Factory quote questions to send
- What fabric weight and composition is your quotation based on, and can you provide actual GSM or oz tolerance?
- Is the quoted size finished pouch size, and what is the allowed size tolerance after sewing?
- Which print method is included, how many colors, what maximum print area, and is screen setup included?
- Does the unit price include drawcord, cord color matching, labels, hangtags, individual packing, or only bulk packing?
- What MOQ applies to the pouch itself, fabric dyeing, custom cord color, and each print color?
- What are the price breaks for 500, 1,000, 3,000, 5,000, and 10,000 pieces using the same specification?
- What sample type will be supplied: stock fabric printed sample, exact fabric pre-production sample, or full custom sample?
- How many days are needed for sample, material purchase, printing, sewing, packing, and final inspection?

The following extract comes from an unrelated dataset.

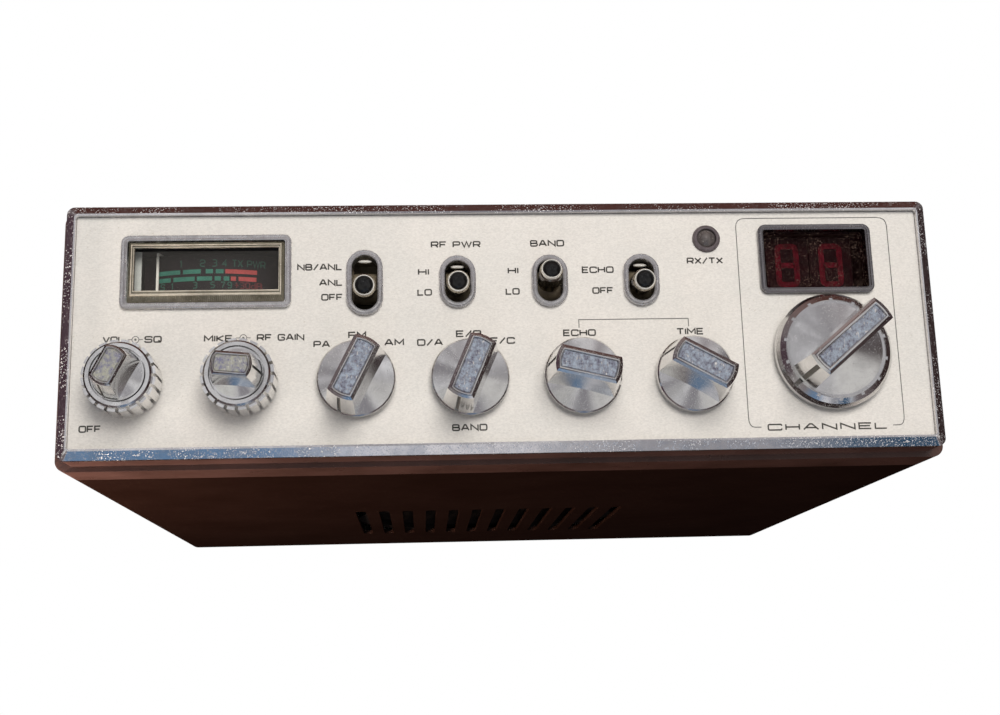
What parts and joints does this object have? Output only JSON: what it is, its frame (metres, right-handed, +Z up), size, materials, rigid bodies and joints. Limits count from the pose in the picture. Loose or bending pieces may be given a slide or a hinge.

- What carton quantity, carton size, gross weight, and net weight will be used for the quoted packing method?
- Which Incoterm, port, currency, payment terms, and quotation validity period apply?
Quality-control points to confirm
- Measure finished pouch width and height flat, including tolerance for seam allowance and drawcord channel.
- Weigh fabric or confirm GSM/oz against the approved sample and purchase specification.
- Check print color, registration, curing, rubbing resistance, edge sharpness, and placement on both approved and random pieces.
- Pull the drawcord open and closed several times to check channel width, cord slippage, knot security, and seam stress.
- Inspect stitching density, skipped stitches, loose threads, seam alignment, and reinforcement at side seams near the cord channel.
- Review fabric defects such as stains, oil marks, slubs outside agreed level, shade variation, and cutting distortion.
- Confirm label, hangtag, barcode, and retail packing placement if included in the order.
- Check inner bag quantity, carton count, carton marking, gross weight, and whether pouches are compressed too tightly.
- Keep approved sample, production sample, and shipment sample under the same light when comparing color.